## Work to complete
Look over the lines below. Report each one that includes the string "manifold".

## Recorded data

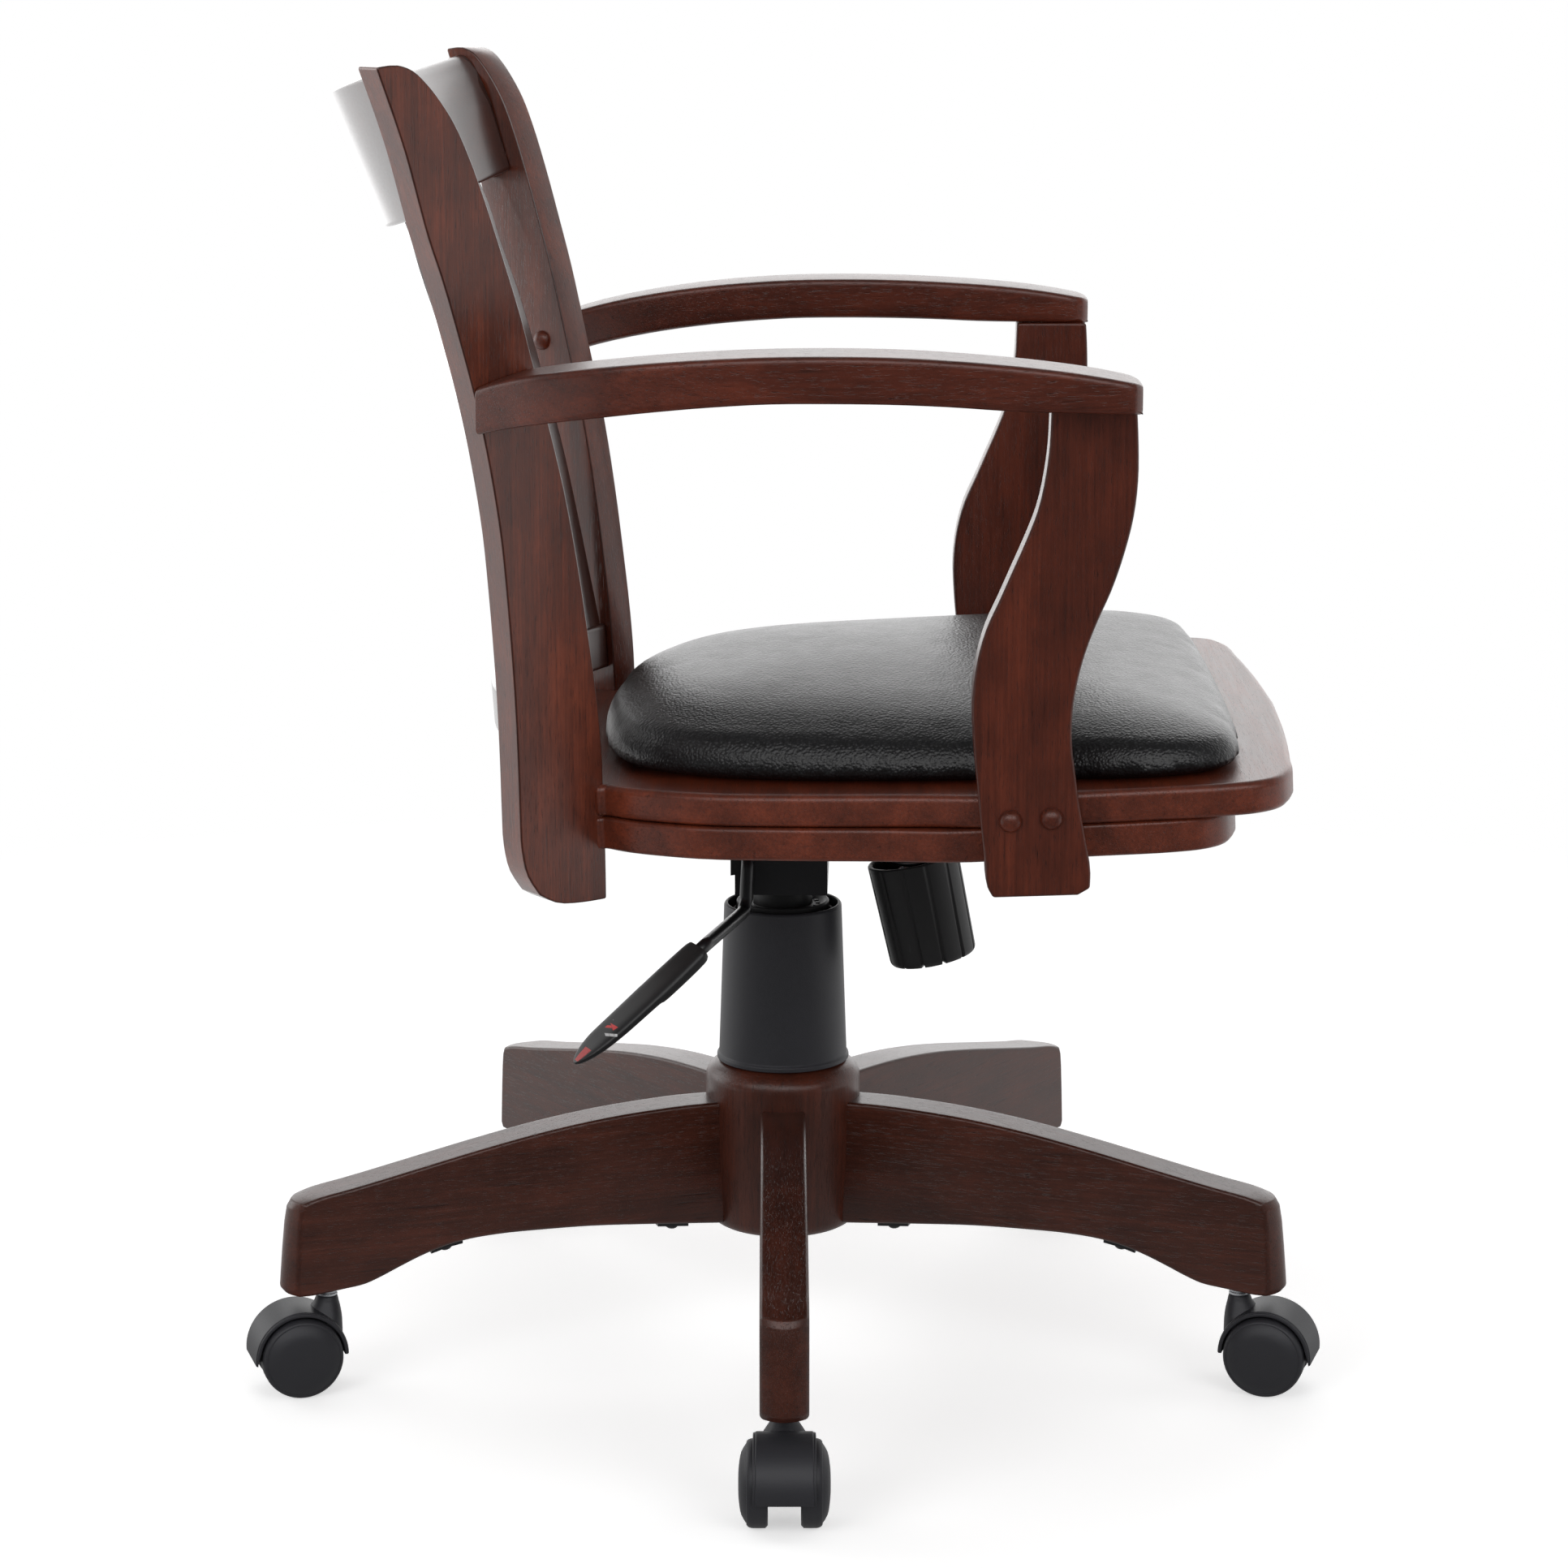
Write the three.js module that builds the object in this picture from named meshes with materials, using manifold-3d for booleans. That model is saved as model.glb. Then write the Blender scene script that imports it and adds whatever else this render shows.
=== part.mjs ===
// Bankers swivel chair: five-leg wooden base on twin-wheel casters, telescopic gas column,
// swivel-tilt mechanism with a tension knob and a lever, wooden seat with a cushion, curved back.
// Millimetres. +Z up, front is -Y. Everything is laid out about the swivel axis, then moved so
// that the origin is the middle of the footprint on the floor.
import * as THREE from 'three';
import { mergeVertices } from 'three/addons/utils/BufferGeometryUtils.js';
import Module from 'manifold-3d';

const wasm = await Module();
wasm.setup();

const DEG = Math.PI / 180;
const HALF_TURN = 180 * DEG;
const RIGHT_ANGLE = 90 * DEG;

// Shared
const fit = 0.3;            // running and seating clearance between pieces
const overrun = 60;         // how far a cutting body runs past what it cuts
const weld = 0.001;         // distance under which corners of one mesh are the same corner

// Base
const legCount = 5;
const baseTurn = 181.43;  // degrees, direction of the first leg from +X
const legWidth = 28;
const legReach = 325;       // swivel axis to the foot's outermost point
const legHeight = 162;      // floor to the top of the leg at the hub
const hubRadius = 48.8;
const hubFootRadius = 45.7;
const hubLength = 106.8;
const hubRise = 23;      // leg's top to the hub's top
const hubShoulder = 8;      // rounding of the hub's upper edge
const spiderRingWall = 6;
const spiderRingHeight = 26;
const spiderRise = 2.5;     // hub's underside to the spider's underside
const spiderArmWidth = 12;
const spiderArmHeight = 8;
const spiderArmRise = 12.8;      // hub's underside to the star's arms
const spiderArmReach = 232;
const tabWidth = 20;
const tabLength = 20;
const tabThickness = 2.2;
const innerTabRadius = 66;
const outerTabRadius = 212;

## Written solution
Write the three.js module that builds the object in this picture from named meshes with materials, using manifold-3d for booleans. That model is saved as model.glb. Then write the Blender scene script that imports it and adds whatever else this render shows.
import Module from 'manifold-3d';